I can only add, i just ate, I have a beautiful woman that puts up with my ******* crazy butt, and Faith. I have no outstanding warrants or debts, and this months bills are paid. Hell, what more could i ask for?
I am prepared to fight until I stop fighting, but hope to never fight. Does that make sence?


----------



## SAR-1L (Mar 13, 2013)

PalmettoTree said:


> I predict regardless of how prepped you are, if you are a failure in the current system you will be a failure after the SHTF.
> I predict it will take less than 18 months for those to get there.


I respectfully have to disagree.

If you look at some homeless people, which are generally looked down upon by our society some of them
have outstanding survival skills ( not all of them, but some.) For instance they know how to use
newspaper as insulation in their clothing where many people would simply freeze to death.

They also generally know the physical limitations of their bodies, and how much they can or can't
carry. Example would be people who scrap through dumpsters or walk the city picking up cans
and bringing them into recycling centers for cash.

Additionally they might have advanced street smarts, nothing is safe when you don't have a home,
and they are forced to become a greater judge of character and a person's intent if they expect to
survive.

Sleeping rough or living on the street is about as close as you can get to shtf, and I think people
accustomed to that type of living will find themselves better equipped to adjust than say the
current kids of silicon valley who make their millions designing apps for facebook.


----------



## Lucky Jim (Sep 2, 2012)

In this *Survivors* clip, Jimmy Garland lives in a post-apoc cave being hunted by the bad guys, but amazingly he loves every minute of it, and it's a great mindset to have..

4:20- _"Now's the time to be alive!" _






PS- I'd advise Jimmy to get a night vision device asap because it kinda gives you an edge if you can see in the dark but the bad guys can't!
(Of course they could get NV devices too, to level the playing field)

TYPICAL NV GEAR- http://www.nightvisiongear.co.uk/


----------



## PaulS (Mar 11, 2013)

Sharkbait said:


> Seems many of us failures disagree with this prediction.
> 
> Having the right mindset will be just as important as skill sets for survival.Many folks,by today's standard of what is considered successful, will be seriously lacking in that area too.


Sharbait,

My wife and brother reminded me that chickens only have one breast - I think your photo was photo-shopped....


----------



## BagLady (Feb 3, 2014)

PaulS said:


> Sharbait,
> 
> My wife and brother reminded me that chickens only have one breast - I think your photo was photo-shopped....

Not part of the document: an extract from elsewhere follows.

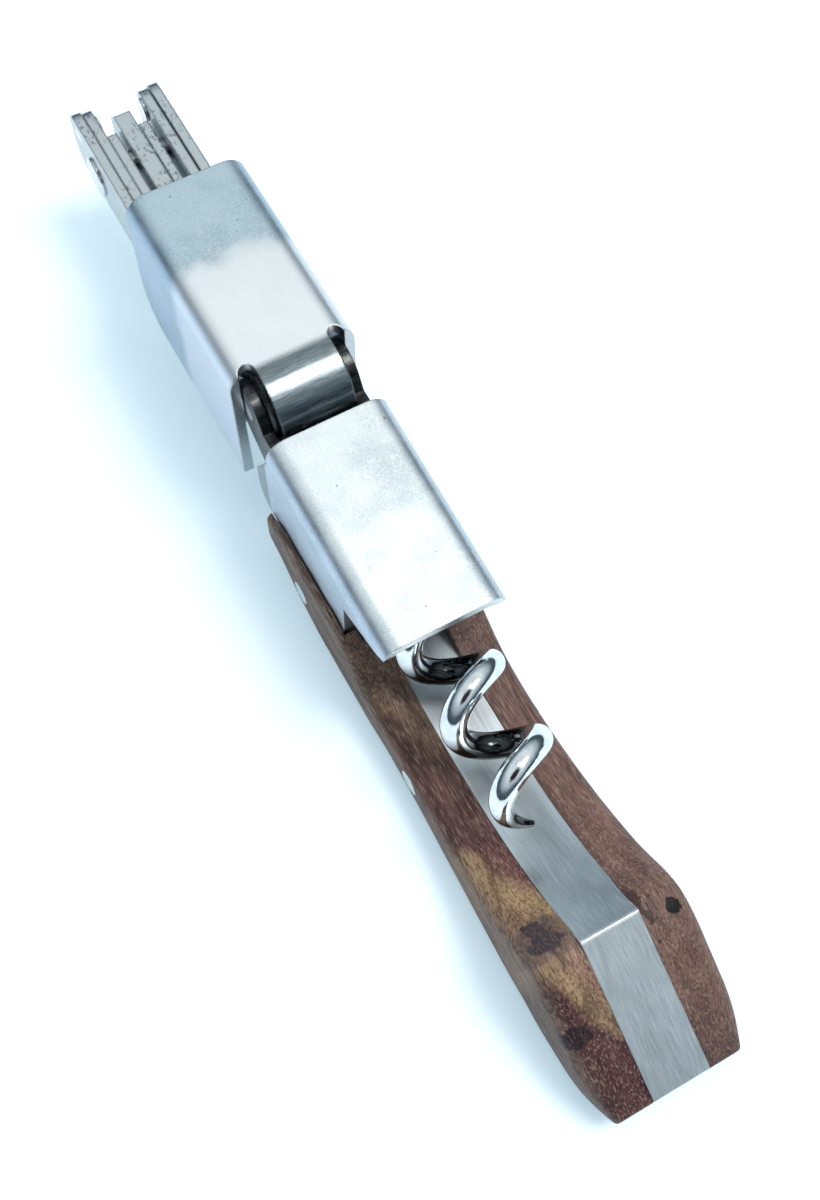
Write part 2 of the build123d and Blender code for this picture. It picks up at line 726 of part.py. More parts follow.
def make_rack(side, name):
    """Toothed rack that slides in the housing, with a cut-out for the inner foot plate."""
    high_y = RACK_OUTER if side > 0 else -(RACK_OUTER - PLATE)
    with BuildPart() as rack:
        with BuildSketch(side_sketch_plane(high_y)):
            add(rack_outline())
            with Locations(FOOT_PIN):
                Circle(FOOT_PIN_RADIUS, mode=Mode.SUBTRACT)
            with Locations(TIP_RIVET):
                Circle(TIP_RIVET_RADIUS, mode=Mode.SUBTRACT)
            with Locations(SPACER):
                Circle(SPACER_RADIUS, mode=Mode.SUBTRACT)
        extrude(amount=PLATE)
    save(rack, name)


def make_foot_plate(side, name):
    """Short plate riveted inside a rack, which doubles its bearing edge on the bottle."""
    outer = RACK_OUTER - PLATE - PLATE_GAP
    high_y = outer if side > 0 else -(outer - PLATE)
    with BuildPart() as plate:
        with BuildSketch(side_sketch_plane(high_y)):
            with BuildLine():
                Spline(
                    (TIP_FAR_X + 3.7, RACK_LOW_Z - 0.2),
                    (TIP_FAR_X + 0.6, RACK_LOW_Z + 2.2),
                    (TIP_FAR_X + 0.6, RACK_TOP_Z - 1.7),
                    (TIP_FAR_X + 3.1, RACK_TOP_Z - 0.3),
                    tangents=((-1, 0), (1, 0)),
                )
                Line((TIP_FAR_X + 3.1, RACK_TOP_Z - 0.3), (FOOT_PLATE_END_X - 2, RACK_TOP_Z - 0.3))
                Line((FOOT_PLATE_END_X - 2, RACK_TOP_Z - 0.3), (FOOT_PLATE_END_X, RACK_TOP_Z - 2.4))
                Line((FOOT_PLATE_END_X, RACK_TOP_Z - 2.4), (FOOT_PLATE_END_X, RACK_LOW_Z - 0.2))
                Line((FOOT_PLATE_END_X, RACK_LOW_Z - 0.2), (TIP_FAR_X + 3.7, RACK_LOW_Z - 0.2))
            make_face()
            with Locations(FOOT_PIN):
                Circle(FOOT_PIN_RADIUS, mode=Mode.SUBTRACT)
            with Locations(TIP_RIVET):
                Circle(TIP_RIVET_RADIUS, mode=Mode.SUBTRACT)
        extrude(amount=PLATE)
    save(plate, name)


def make_tip_rivet(side, name):
    """Small rivet through a rack and its foot plate, with a button head on the inside."""
    x, z = TIP_RIVET
    inner = RACK_OUTER - 2 * PLATE - PLATE_GAP
    high_y = RACK_OUTER if side > 0 else -inner
    with BuildPart() as rivet:
        with BuildSketch(side_sketch_plane(high_y)):
            with Locations((x, z)):
                Circle(TIP_RIVET_RADIUS)
        extrude(amount=RACK_OUTER - inner)
        head_high = inner if side > 0 else -inner + 0.35
        with BuildSketch(side_sketch_plane(head_high)):
            with Locations((x, z)):
                Circle(TIP_RIVET_RADIUS + 0.45)
        extrude(amount=0.35)
        inner_face = rivet.faces().sort_by(Axis.Y)[0 if side > 0 else -1]
        fillet(inner_face.edges(), 0.25)
    save(rivet, name)


def make_cap_lifter():
    """Flat blade fixed in the middle of the foot, with a bevelled tip."""
    with BuildPart() as lifter:
        with BuildSketch(side_sketch_plane(LIFTER_HALF)):
            with BuildLine():
                Polyline(
                    (LIFTER_FAR_X + 1.2, RACK_LOW_Z + 0.4),
                    (LIFTER_FAR_X, RACK_LOW_Z + 1.8),
                    (LIFTER_FAR_X, RACK_TOP_Z - 2.4),
                    (LIFTER_FAR_X + 1.6, RACK_TOP_Z - 0.9),
                    (LIFTER_NEAR_X - 1.5, RACK_TOP_Z - 0.9),
                    (LIFTER_NEAR_X, RACK_TOP_Z - 2.4),
                    (LIFTER_NEAR_X, RACK_LOW_Z + 0.4),
                    close=True,
                )
            make_face()
            with Locations(FOOT_PIN):
                Circle(FOOT_PIN_RADIUS, mode=Mode.SUBTRACT)
        extrude(amount=2 * LIFTER_HALF)
        tip_edges = lifter.edges().filter_by(Axis.Z).group_by(Axis.X)[0]
        chamfer(tip_edges, 0.35)
    save(lifter, "cap_lifter")


def make_lip_rest():
    """Folded plate between the foot plates: two sides and a sole, swinging on the foot pin."""
    foot_x, foot_z = FOOT_PIN
    with BuildPart() as lip:
        for high_y in (LIP_OUTER, -(LIP_OUTER - LIP_PLATE)):
            with BuildSketch(side_sketch_plane(high_y)):
                with BuildLine():
                    Polyline(
                        (LIP_FAR_X + 1.6, LIP_LOW_Z + 1.2),
                        (LIP_FAR_X, LIP_LOW_Z + 2.8),
                        (LIP_FAR_X, LIP_TOP_Z - 1.6),
                        (LIP_FAR_X + 1.4, LIP_TOP_Z),
                        (LIP_NEAR_X - 1.4, LIP_TOP_Z),
                        (LIP_NEAR_X, LIP_TOP_Z - 1.4),
                        (LIP_NEAR_X, LIP_LOW_Z),
                        (LIP_NEAR_X - 5.0, LIP_LOW_Z),
                        close=True,
                    )
                make_face()
                with Locations((foot_x, foot_z)):
                    Circle(FOOT_PIN_RADIUS + RUNNING_GAP, mode=Mode.SUBTRACT)
            extrude(amount=LIP_PLATE)
        with BuildSketch(Plane.XY.offset(LIP_LOW_Z)):
            with Locations((LIP_NEAR_X - 0.6, 0)):
                Rectangle(1.2, 2 * LIP_OUTER)
        extrude(amount=3.6)
    save(lip, "lip_rest")


# ---------------------------------------------------------------- build

os.makedirs("parts", exist_ok=True)

make_handle_spine()
make_scale(-1, "scale_left")
make_scale(1, "scale_right")
across_pin("lever_pivot_pin", 0, PIVOT_Z, PIVOT_RADIUS, SCALE_FRONT_REACH)
across_pin("scale_rivet", RIVET_X, RIVET_Z, RIVET_RADIUS, SCALE_FRONT_REACH - 0.05)
across_pin("blade_pin", BLADE_PIVOT[0], BLADE_PIVOT[1], BLADE_PIN_RADIUS, SPINE_WIDTH / 2 - 1.0)
make_blade_spring()
make_foil_blade()
make_drive_pawl()

make_carriage_cover()
make_hinge_cheek(-1, "hinge_cheek_left")
make_hinge_cheek(1, "hinge_cheek_right")
make_hinge_barrel()
across_pin("hinge_pin", HINGE_X, HINGE_Z, HINGE_PIN_RADIUS, CHEEK_OUTER)
make_worm_block()
make_worm()
across_pin(
    "worm_pin",
    (BLOCK_START_X + BLOCK_END_X) / 2,
    WORM_Z + 2.4,
    0.9,
    CHEEK_OUTER,
)

make_rack_housing()
make_rack_guide()
across_pin("guide_pin", GUIDE_X, GUIDE_Z, GUIDE_PIN_RADIUS, HOUSING_WIDTH / 2 - SHEET)

make_rack(-1, "rack_left")
make_rack(1, "rack_right")
make_foot_plate(-1, "foot_plate_left")
make_foot_plate(1, "foot_plate_right")
make_tip_rivet(-1, "tip_rivet_left")
make_tip_rivet(1, "tip_rivet_right")
across_pin(
    "foot_pin",
    FOOT_PIN[0],
    FOOT_PIN[1],
    FOOT_PIN_RADIUS,
    RACK_OUTER,
    head_radius=FOOT_HEAD_RADIUS,
    head_depth=0.4,
)
across_pin("rack_spacer", SPACER[0], SPACER[1], SPACER_RADIUS, RACK_OUTER)
make_cap_lifter()
make_lip_rest()
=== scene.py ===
import json
from math import cos, radians, sin

import bpy
from mathutils import Matrix, Vector

# Looks, light and camera for the folded lever corkscrew. Metres, in the frame of the CAD part:
# +X from the foot to the butt of the handle, +Z up, the floor at z = 0.

MM = 0.001

# Camera: what it looks at, and from where
VIEW_TARGET = Vector((9.82, 0.37, 13.49)) * MM
VIEW_DISTANCE = 150 * MM
VIEW_AZIMUTH = radians(-30.06)
VIEW_ELEVATION = radians(64.74)
VIEW_ROLL = radians(1.12)
SENSOR_HEIGHT = 36.0
LENS = 43.08

# The room: a dark shape that leans over the tool and shows in the worm, between the angles from
# its middle where it is full and where it has faded out
ROOM_STRENGTH = 0.92
DARK_SHAPE_DIRECTION = Vector((0.43, -0.20, 0.88)).normalized()
DARK_SHAPE_FULL = radians(13)
DARK_SHAPE_GONE = radians(24)
DARK_SHAPE_COLOUR = (0.030, 0.022, 0.028, 1)

# The floor, lifted towards white
FLOOR_HALF_SIZE = 1.6
PAPER_COLOUR = (0.86, 0.88, 0.90, 1)
LIFT_COLOUR = (0.56, 0.84, 1.0, 1)
LIFT_STRENGTH = 0.42

# Places on the handle where the wood is marked
KNOT = Vector((46.6, -5.7, 13.2)) * MM
BURR = Vector((55.6, -7.3, 10.8)) * MM
PIT = Vector((50.0, 6.5, 14.0)) * MM
CRACK = Vector((48.5, 3.7, 13.9)) * MM
SCALE_START = -7.8 * MM
SCALE_LENGTH = 71.7 * MM
RIDGE_X = 48.9 * MM

# Where the left scale's top rounds over into its flank
FLANK_START_Y = -7.2 * MM
FLANK_FULL_Y = -8.2 * MM

# Stretch of the spine under the worm's point, across which painted light fades: the spine is
# painted brighter before it and duller past it
SPINE_BRIGHT_X = 22 * MM
SPINE_DULL_X = 36 * MM

# Height of the worm's axis, below which the worm is painted dark as shade
WORM_AXIS_Z = 16.3 * MM

# Where the far half of the housing's web, painted in shade, gives way to the near half with a
# painted highlight
PAINTED_HIGHLIGHT_START_X = -25.5 * MM

# The rolled tongue of the housing, which is polished and painted dark as shade: where the polish
# and shade start and are full, and the hinge, past which the sheet belongs to the other casing
TONGUE_START_X = -15.2 * MM
TONGUE_FULL_X = -14.0 * MM
TONGUE_END_X = -8.0 * MM

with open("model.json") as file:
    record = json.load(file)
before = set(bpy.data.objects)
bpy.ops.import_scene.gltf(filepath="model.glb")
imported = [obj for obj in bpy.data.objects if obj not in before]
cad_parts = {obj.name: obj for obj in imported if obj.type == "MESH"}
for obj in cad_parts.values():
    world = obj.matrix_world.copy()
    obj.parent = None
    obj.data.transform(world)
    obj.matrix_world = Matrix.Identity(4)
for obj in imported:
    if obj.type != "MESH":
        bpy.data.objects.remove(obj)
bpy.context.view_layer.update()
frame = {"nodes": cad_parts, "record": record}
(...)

?? I don't know what chickens are like where your at, but here, they have 2 breasts. Ask the folks at KFC..they charge for each one.


----------



## BagLady (Feb 3, 2014)

I do think there will be a learning curve for those of us who have not experienced any natural disasters, and especially for those of us who have not been a soldier. Can I kill a person? I don't know. I hope I never have to find out.
If we have to do without our creature comforts, I can handle that. As long as I have books to read, I'm good.


----------



## PaulS (Mar 11, 2013)

I wasn't allowed to be a soldier but I know without a doubt that I can put down any target (human or animal). I have been without comfort for so long that I don't really remember what it feels like to be comfortable. I hope I never have to shoot a person but if it comes to that it will be just another target. (de-humanizing your target makes it easier to pull the trigger)


----------



## Hemi45 (May 5, 2014)

Remember too, just because you can survive doesn't mean you want to, most people have a breaking point. I could imagine people hitting a wall and giving up. They might have the ability but due to losses, physical, mental, etc. they might just quit. Most people would require some degree of luck to make it but all would require the will.


----------



## Pir8fan (Nov 16, 2012)

Like the Hank Jr. song says, "A country boy can survive."


----------



## Lucky Jim (Sep 2, 2012)

BagLady said:


> ..Can I kill a person? I don't know. I hope I never have to find out...


If you find somebody like this in your house I'm sure you'll quickly find out you're a natural-born killer..


----------



## omegabrock (Jun 16, 2014)

Lucky Jim said:


> If you find somebody like this in your house I'm sure you'll quickly find out you're a natural-born killer..


not necessarily. even when some people are staring death in the face, they still freeze


----------



## Hemi45 (May 5, 2014)

omegabrock said:


> not necessarily. even when some people are staring death in the face, they still freeze


I'm hardly a badass but I can assure you ... Crackhead Johnny there, is getting a bullet


----------